Ce qu’il y a de frappant dans sa démarche, c’est que contrairement à de nombreux patrons du CAC 40, Saint-Affrique a pris soin de calquer ses décisions stratégiques au plus près des besoins exprimés par les clients, les salariés ou les fournisseurs. Une leçon à méditer.

Un redressement spectaculaire

Le nouveau plan de relance et la volonté de renouer avec le terrain fonctionnent. Depuis l’arrivée de Saint-Affrique, les résultats sont au rendez-vous. Le géant des produits laitiers, de la nutrition infantile et de l’eau s’est redressé. Les résultats financiers sont dans le vert, la croissance du chiffre d’affaires a plus que doublée et le recul de la marge opérationnelle a été stoppé.

En 2023, Danone a enregistré une progression de son chiffre d’affaires de 7 % à 27,6 milliards d’euros, tandis que sa marge opérationnelle est passée de 12,2 % à 12,6 %, grâce à la forte croissance enregistrée dans les pays émergents. Le chiffre d’affaires a même progressé en Europe (+ 5,9 %, à 8,9 milliards d’euros). Mais pour Saint-Affrique, la réussite de Danone ne tient pas seulement à la nouvelle feuille de route stratégique initiée en 2021.

« La culture des “Danoners” est incroyable, et d’ailleurs c’est ce qui a permis au groupe de tenir même dans les moments difficiles, assure le directeur général dans les colonnes du Figaro. Ce que nous avons réussi à faire dans un contexte d’inflation, d’instabilité géopolitique en Europe et de crise sanitaire prouve combien Danone en avait sous le pied. Et combien il en a encore. »
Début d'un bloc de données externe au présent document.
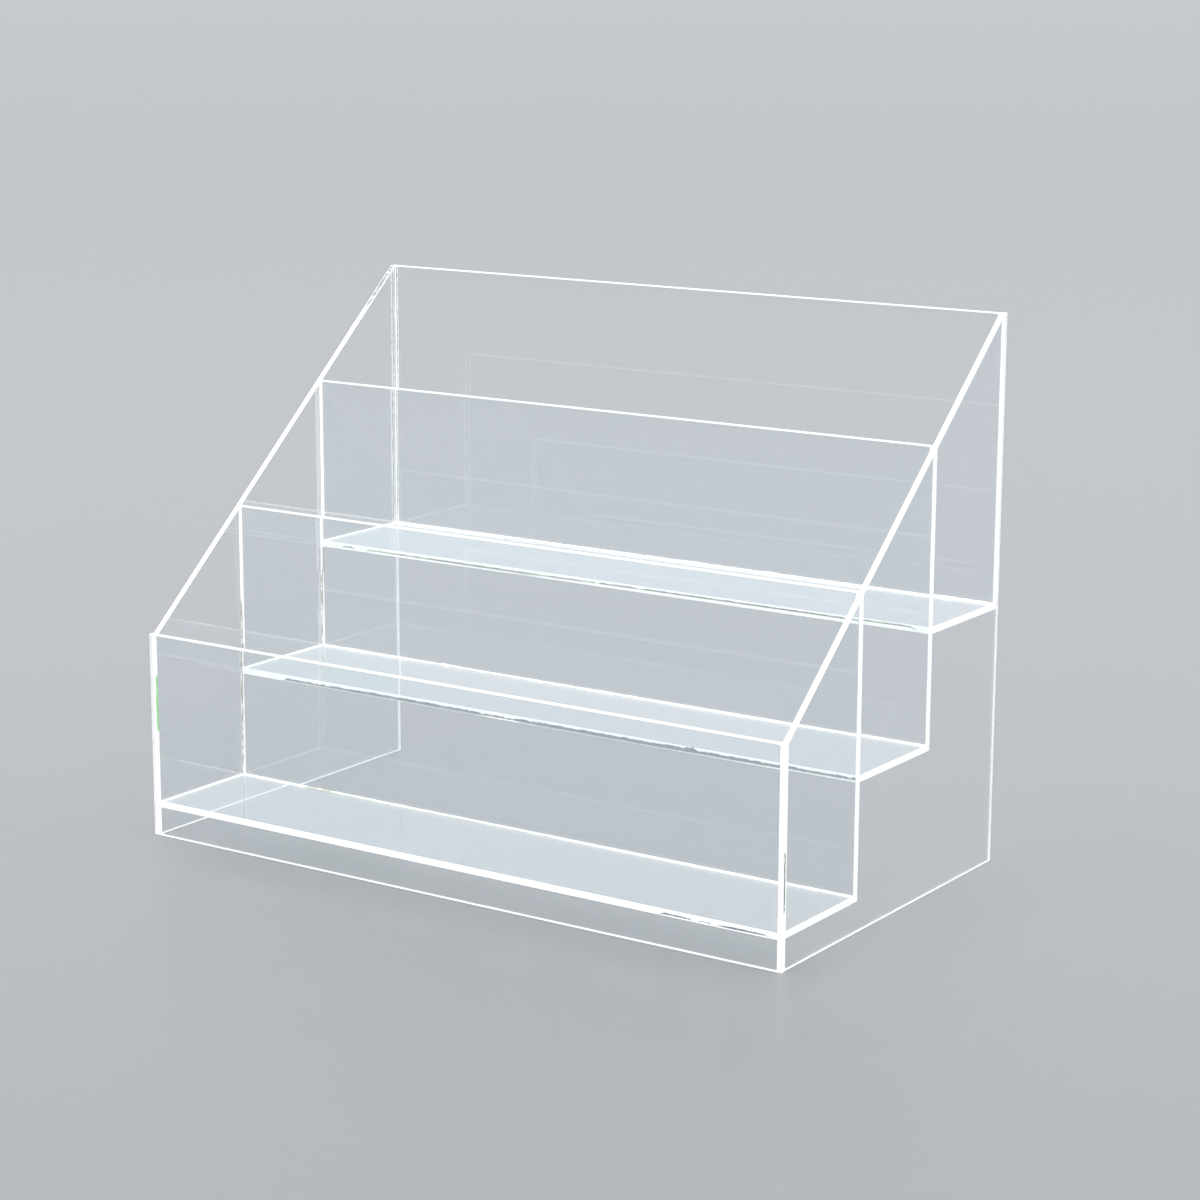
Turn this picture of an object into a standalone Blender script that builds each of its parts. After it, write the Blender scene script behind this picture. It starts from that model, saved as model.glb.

L’ancien officier de réserve navale, qui a passé plus de 20 ans à des postes de direction au sein du groupe britannique Unilever, a su garder la tête sur les épaules. Et si les transformations à l’œuvre au sein du géant des produits laitiers depuis son arrivée semblent porter leurs fruits, reste désormais à savoir si la bonne dynamique va se poursuivre jusqu’en 2025, année durant laquelle le mandat du sauveur de Danone arrive à échéance.